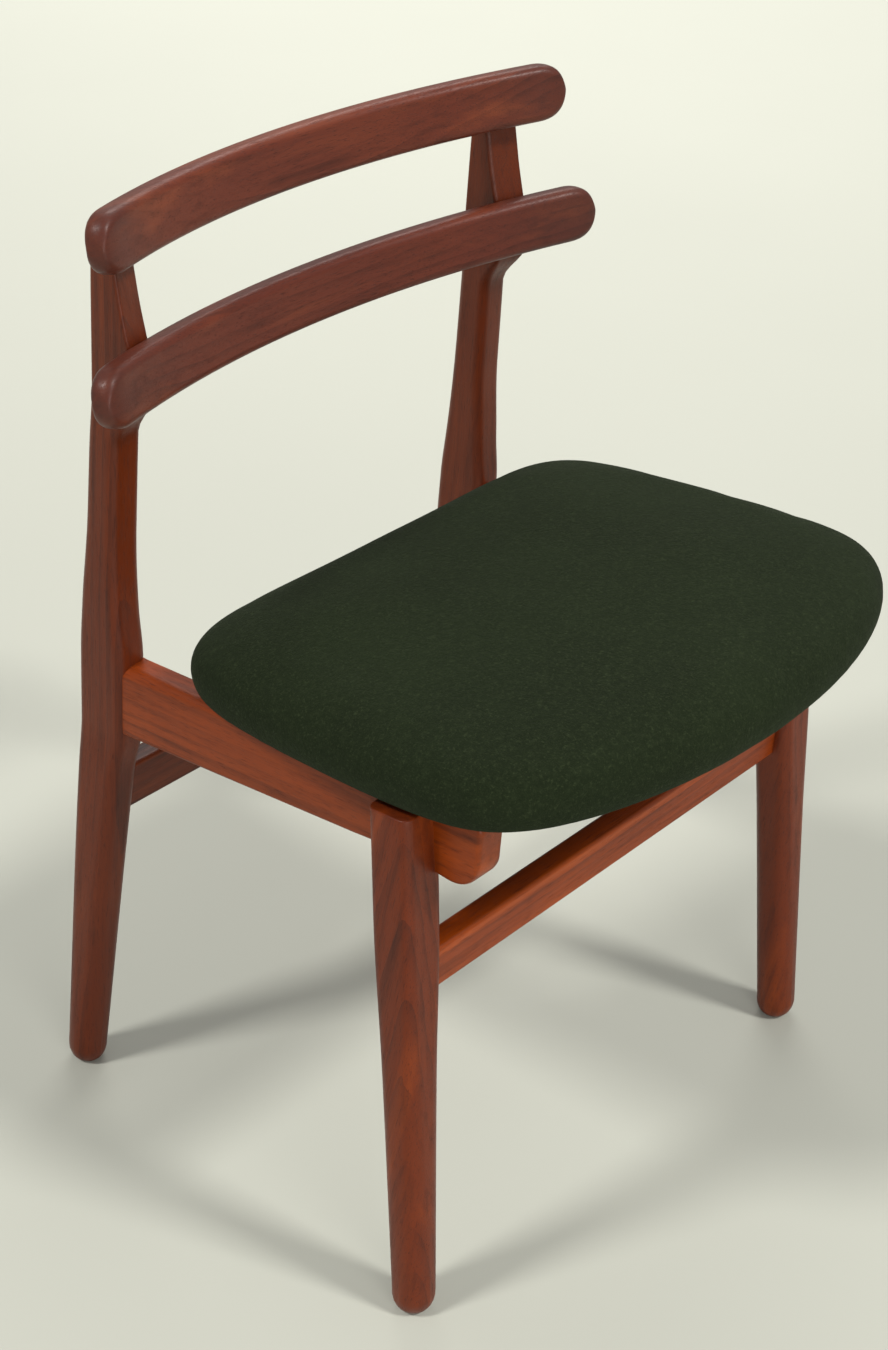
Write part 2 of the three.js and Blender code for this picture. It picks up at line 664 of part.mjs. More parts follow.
function backRail(rail, grow = 0) {
  const endAngle = Math.asin(rail.halfLength / rail.radius);
  const halfDepth = rail.depth / 2;
  const endRound = BACK_RAIL_END_ROUND / rail.radius;
  const rings = [];
  for (let i = 0; i <= BACK_RAIL_STATIONS; i++) {
    // Stations crowd together in the round ends, and stop just short of the very tip.
    const along = -Math.cos((Math.PI * i) / BACK_RAIL_STATIONS);
    const share = Math.sign(along) * Math.abs(along) ** 0.8;
    const angle = share * (endAngle - TIP_ANGLE);
    const intoRound = Math.max(0, Math.abs(angle) - (endAngle - endRound)) / endRound;
    const fullness = (1 - intoRound ** BACK_RAIL_END_SQUARENESS) ** (1 / BACK_RAIL_END_SQUARENESS);
    const halfHeight = halfDepth * fullness + grow;
    const thinning = THREE.MathUtils.lerp(BACK_RAIL_END_THICKNESS, 1, fullness);
    const halfThick = (BACK_RAIL_THICKNESS / 2) * thinning + grow;
    const frame = railFrame(rail, angle);
    const section = roundedRectangle(halfThick, halfHeight, BACK_RAIL_EDGE + grow);
    rings.push(
      section.map((p) =>
        frame.centre.clone().addScaledVector(frame.back, p.x).addScaledVector(frame.up, p.y),
      ),
    );
  }
  return loft(rings);
}

// The dowels that hold a back rail to the left post, or the holes for them when grown.
function backDowels(rail, grow = 0) {
  const frame = railFrame(rail, crossingAngle(rail));
  const half = BACK_RAIL_THICKNESS / 2;
  return [-1, 1].map((side) => {
    const rise = (side * BACK_DOWEL_SPACING) / 2 - BACK_DOWEL_DROP;
    const middle = frame.centre.clone().addScaledVector(frame.up, rise);
    const from = middle.clone().addScaledVector(frame.back, half - BACK_DOWEL_IN_RAIL - grow);
    const to = middle.clone().addScaledVector(frame.back, half + BACK_DOWEL_IN_POST + grow);
    return bar(from, to, DOWEL_DIAMETER + 2 * grow);
  });
}

// ---------------------------------------------------------------- leg dowels and seat screws

function legDowels(grow = 0) {
  const z = seatPlane(-RAIL_RUN) - RAIL_DEPTH_AT_LEG / 2;
  const axis = legAxis(z);
  return [-1, 1].map((side) => {
    const y = axis.y + (side * LEG_DOWEL_SPACING) / 2;
    const from = new THREE.Vector3(RAIL_OUTER_X - LEG_DOWEL_IN_RAIL - grow, y, z);
    const to = new THREE.Vector3(RAIL_OUTER_X + LEG_DOWEL_IN_LEG + grow, y, z);
    return bar(from, to, DOWEL_DIAMETER + 2 * grow);
  });
}

// The seat's own frame: its floor is the seat plane, and its y runs down the slope.
const seatFrame = new THREE.Matrix4()
  .makeTranslation(0, 0, RAIL_TOP_AT_POST)
  .multiply(new THREE.Matrix4().makeRotationX(-SEAT_TILT));

function screwProfile(grow, headDrop) {
  const tip = BOARD_BOTTOM + SCREW_BITE + grow;
  const head = BOARD_BOTTOM + SCREW_BITE - SCREW_LENGTH + SCREW_HEAD_HEIGHT + grow;
  const shank = SCREW_DIAMETER / 2 + grow;
  const headRadius = SCREW_HEAD_DIAMETER / 2 + grow;
  return [
    new THREE.Vector2(0, head - SCREW_HEAD_HEIGHT - headDrop),
    new THREE.Vector2(headRadius, head - SCREW_HEAD_HEIGHT - headDrop),
    new THREE.Vector2(headRadius, head - 1),
    new THREE.Vector2(shank, head),
    new THREE.Vector2(shank, tip - SCREW_DIAMETER / 2),
    new THREE.Vector2(0, tip),
  ];
}

// A screw in the left side rail, or its hole and counterbore when grown. It stands square
// to the seat, with its head sunk in the rail's underside.
function seatScrew(y, grow = 0, headDrop = 0) {
  const geometry = new THREE.LatheGeometry(screwProfile(grow, headDrop), ROUND_SEGMENTS);
  geometry.rotateX(Math.PI / 2);
  geometry.translate(RAIL_MIDDLE_X, y / Math.cos(SEAT_TILT), 0);
  return geometry.applyMatrix4(seatFrame);
}

function screwHole(y) {
  return toSolid(seatScrew(y, CLEARANCE, RAIL_DEPTH_AT_POST));
}

// ---------------------------------------------------------------- seat

// The pad's widest line, in the seat's own frame: a squared ellipse with bulging sides that
// narrows towards the back.
function seatOutline() {
  const middleY = -SEAT_BACK_GAP - SEAT_DEPTH / 2;
  const meanHalfWidth = (SEAT_FRONT_WIDTH + SEAT_BACK_WIDTH) / 4;
  const taper = (SEAT_FRONT_WIDTH - SEAT_BACK_WIDTH) / 4;
  const squared = (value) => Math.sign(value) * Math.abs(value) ** (2 / SEAT_SQUARENESS);
  const samples = [];
  for (let i = 0; i < SEAT_OUTLINE_SAMPLES; i++) {
    const angle = (2 * Math.PI * i) / SEAT_OUTLINE_SAMPLES - Math.PI / 2;
    const across = squared(Math.cos(angle));
    const along = squared(Math.sin(angle));
    const halfWidth = meanHalfWidth - taper * along + SEAT_SIDE_BULGE * (1 - along ** 2);
    const cornerSetback = SEAT_FRONT_BULGE * across ** 2 * Math.max(0, -along);
    samples.push(
      new THREE.Vector3(across * halfWidth, middleY + (along * SEAT_DEPTH) / 2 + cornerSetback, 0),
    );
  }
  const outline = new THREE.CatmullRomCurve3(samples, true);
  return outline.getSpacedPoints(SEAT_OUTLINE_POINTS).slice(0, -1);
}

// The outline drawn in towards the middle by an inset, at a height above the seat plane.
function seatRing(inset, height) {
  const outline = seatOutline();
  const middleY = -SEAT_BACK_GAP - SEAT_DEPTH / 2;
  const shareX = 1 - (2 * inset) / SEAT_FRONT_WIDTH;
  const shareY = 1 - (2 * inset) / SEAT_DEPTH;
  return outline.map((p) => new THREE.Vector3(p.x * shareX, middleY + (p.y - middleY) * shareY, height));
}

// The whole upholstered pad, drawn in by a skin's thickness.
function padBlank(skin, floor) {
  const rings = [seatRing(SEAT_UNDERCUT + skin, floor)];
  const lowerSteps = 2;
  for (let i = 1; i <= lowerSteps; i++) {
    const a = (Math.PI / 2) * (i / lowerSteps);
    const lift = (SEAT_WIDEST_HEIGHT - floor) * (1 - Math.cos(a));
    rings.push(seatRing(SEAT_UNDERCUT * (1 - Math.sin(a)) + skin, floor + lift));
  }
  const upperSteps = 4;
  for (let i = 1; i <= upperSteps; i++) {
    const a = (Math.PI / 2) * (i / upperSteps) * 0.92;
    const lift = (SEAT_EDGE_HEIGHT - SEAT_WIDEST_HEIGHT - skin) * Math.sin(a);
    rings.push(seatRing(SEAT_EDGE_ROLL * (1 - Math.cos(a)) + skin, SEAT_WIDEST_HEIGHT + lift));
  }
  const reach = Math.min(SEAT_FRONT_WIDTH, SEAT_DEPTH) / 2 - SEAT_EDGE_ROLL;
  for (const share of [0.25, 0.6]) {
    const height = SEAT_EDGE_HEIGHT + SEAT_CROWN * (1 - (1 - share) ** 2) - skin;
    rings.push(seatRing(SEAT_EDGE_ROLL + reach * share, height));
  }
  return loft(rings);
}

// A flat sheet or board with the seat's outline.
function seatSlab(inset, bottom, top) {
  return loft([seatRing(inset, bottom), seatRing(inset, top)]);
}

function inSeatFrame(solid) {
  return toSolid(toGeometry(solid).applyMatrix4(seatFrame));
}

function withoutScrews(solid) {
  let result = solid;
  for (const y of Object.values(SCREW_Y)) {
    const left = screwHole(y);
    const right = toSolid(mirrored(toGeometry(left)));
    result = result.subtract(left).subtract(right);
  }
  return result;
}

function seatBoard() {
  return withoutScrews(inSeatFrame(seatSlab(BOARD_INSET, BOARD_BOTTOM, BOARD_TOP)));
}

function seatFoam() {
  const blank = padBlank(COVER_THICKNESS + CLEARANCE, BOARD_BOTTOM);
  const room = seatSlab(BOARD_INSET - CLEARANCE, BOARD_BOTTOM - OVERCUT, BOARD_TOP + CLEARANCE);
  return inSeatFrame(blank.subtract(room));
}

function seatCover() {
  const inside = padBlank(COVER_THICKNESS, BOARD_BOTTOM - CLEARANCE);
  const opening = seatSlab(SEAT_UNDERCUT + COVER_TURN_IN, COVER_BOTTOM - OVERCUT, BOARD_BOTTOM);
  return withoutScrews(inSeatFrame(padBlank(0, COVER_BOTTOM).subtract(inside).subtract(opening)));
}

function dustCover() {
  return withoutScrews(inSeatFrame(seatSlab(DUST_COVER_INSET, CLEARANCE, DUST_COVER_TOP)));
}

// ---------------------------------------------------------------- the pieces

const chair = new THREE.Group();

function addPiece(name, geometry, material) {
  const mesh = new THREE.Mesh(geometry, material);
  mesh.name = name;
  chair.add(mesh);
}

function addPair(name, geometry, material) {
  addPiece(`${name}_left`, geometry, material);
  addPiece(`${name}_right`, mirrored(geometry), material);
}

function sideRail() {
  let rail = railBlank().subtract(postBlank(CLEARANCE)).add(railTenon());
  for (const dowel of legDowels(CLEARANCE)) rail = rail.subtract(toSolid(dowel));
  return withoutScrews(rail);
}

function backPost() {
  const stretcherMortise = placeTenon(rearStretcherPlace(), CLEARANCE);
  let post = postBlank().subtract(railTenon(CLEARANCE)).subtract(stretcherMortise);
  for (const rail of [LOWER_RAIL, TOP_RAIL]) {
    post = post.subtract(backRail(rail, CLEARANCE));
    for (const dowel of backDowels(rail, CLEARANCE)) post = post.subtract(toSolid(dowel));
  }
  return post;
}

function frontLeg() {
  let leg = legBlank().subtract(railBlank(CLEARANCE));
  for (const dowel of legDowels(CLEARANCE)) leg = leg.subtract(toSolid(dowel));
  return leg.subtract(placeTenon(frontStretcherPlace(), CLEARANCE));
}

function drilledBackRail(rail) {
  let solid = backRail(rail);
  for (const dowel of backDowels(rail, CLEARANCE)) {
    solid = solid.subtract(toSolid(dowel)).subtract(toSolid(mirrored(dowel)));
  }
  return solid;
}

addPair('back_post', toGeometry(backPost()), postTeak);
addPair('front_leg', toGeometry(frontLeg()), postTeak);
addPair('side_rail', toGeometry(sideRail()), railTeak);
addPiece('front_stretcher', toGeometry(stretcher(frontStretcherPlace(), legBlank(CLEARANCE))), railTeak);
addPiece('rear_stretcher', toGeometry(stretcher(rearStretcherPlace(), postBlank(CLEARANCE))), postTeak);
addPiece('top_back_rail', toGeometry(drilledBackRail(TOP_RAIL)), backTeak);
addPiece('lower_back_rail', toGeometry(drilledBackRail(LOWER_RAIL)), backTeak);

const dowelPlaces = { upper: 1, lower: 0 };
for (const [place, which] of Object.entries(dowelPlaces)) {
  addPair(`top_rail_dowel_${place}`, backDowels(TOP_RAIL)[which], beech);
  addPair(`lower_rail_dowel_${place}`, backDowels(LOWER_RAIL)[which], beech);
}
const legDowelPlaces = { front: 0, rear: 1 };
for (const [place, which] of Object.entries(legDowelPlaces)) {
  addPair(`leg_dowel_${place}`, legDowels()[which], beech);
}
for (const [place, y] of Object.entries(SCREW_Y)) {
  addPair(`seat_screw_${place}`, seatScrew(y), steel);
}

addPiece('seat_board', toGeometry(seatBoard()), plywood);
addPiece('seat_foam', toGeometry(seatFoam()), foamRubber);
addPiece('seat_cover', toGeometry(seatCover()), wool);
addPiece('seat_dust_cover', toGeometry(dustCover()), cambric);

// Move the origin to the middle of the chair's bounding box, on the floor.
const bounds = new THREE.Box3().setFromObject(chair);
chair.position.y = -(bounds.min.y + bounds.max.y) / 2;
chair.updateMatrixWorld(true);

export default chair;
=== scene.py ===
"""A teak dining chair with two bowed back rails and a green wool seat: its finished look."""

import math

import bpy
from mathutils import Matrix, Vector


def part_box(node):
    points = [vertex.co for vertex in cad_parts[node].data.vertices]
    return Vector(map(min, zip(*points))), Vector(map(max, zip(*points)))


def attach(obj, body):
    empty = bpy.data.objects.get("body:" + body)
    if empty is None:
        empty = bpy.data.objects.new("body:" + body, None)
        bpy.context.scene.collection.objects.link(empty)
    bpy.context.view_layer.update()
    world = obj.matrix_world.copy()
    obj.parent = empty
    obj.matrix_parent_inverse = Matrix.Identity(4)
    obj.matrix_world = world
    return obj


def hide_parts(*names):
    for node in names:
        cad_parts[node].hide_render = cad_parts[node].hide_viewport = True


bl_info = {
    "name": "Teak dining chair",
    "version": (1, 0, 0),
    "blender": (4, 5, 0),
    "location": "3D View > Sidebar > Chair",
    "description": "Builds the finished look of a teak dining chair round its packed frame",
    "category": "Object",
}

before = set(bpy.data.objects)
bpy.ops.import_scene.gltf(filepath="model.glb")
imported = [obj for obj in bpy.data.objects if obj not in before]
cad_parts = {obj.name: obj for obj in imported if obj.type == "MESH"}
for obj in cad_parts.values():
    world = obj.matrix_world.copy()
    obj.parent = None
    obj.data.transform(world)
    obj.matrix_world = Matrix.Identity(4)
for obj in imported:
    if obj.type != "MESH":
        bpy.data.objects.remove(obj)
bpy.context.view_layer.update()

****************

» To be done
Each line from the one holding "addPiece('seat_board', toGeometry(seatBoard()), plywood);" to the one holding "for node in", those two included, is to be transcribed exactly, and no other line.

» Output for this exercise
addPiece('seat_board', toGeometry(seatBoard()), plywood);
addPiece('seat_foam', toGeometry(seatFoam()), foamRubber);
addPiece('seat_cover', toGeometry(seatCover()), wool);
addPiece('seat_dust_cover', toGeometry(dustCover()), cambric);

// Move the origin to the middle of the chair's bounding box, on the floor.
const bounds = new THREE.Box3().setFromObject(chair);
chair.position.y = -(bounds.min.y + bounds.max.y) / 2;
chair.updateMatrixWorld(true);

export default chair;
=== scene.py ===
"""A teak dining chair with two bowed back rails and a green wool seat: its finished look."""

import math

import bpy
from mathutils import Matrix, Vector


def part_box(node):
    points = [vertex.co for vertex in cad_parts[node].data.vertices]
    return Vector(map(min, zip(*points))), Vector(map(max, zip(*points)))


def attach(obj, body):
    empty = bpy.data.objects.get("body:" + body)
    if empty is None:
        empty = bpy.data.objects.new("body:" + body, None)
        bpy.context.scene.collection.objects.link(empty)
    bpy.context.view_layer.update()
    world = obj.matrix_world.copy()
    obj.parent = empty
    obj.matrix_parent_inverse = Matrix.Identity(4)
    obj.matrix_world = world
    return obj


def hide_parts(*names):
    for node in names:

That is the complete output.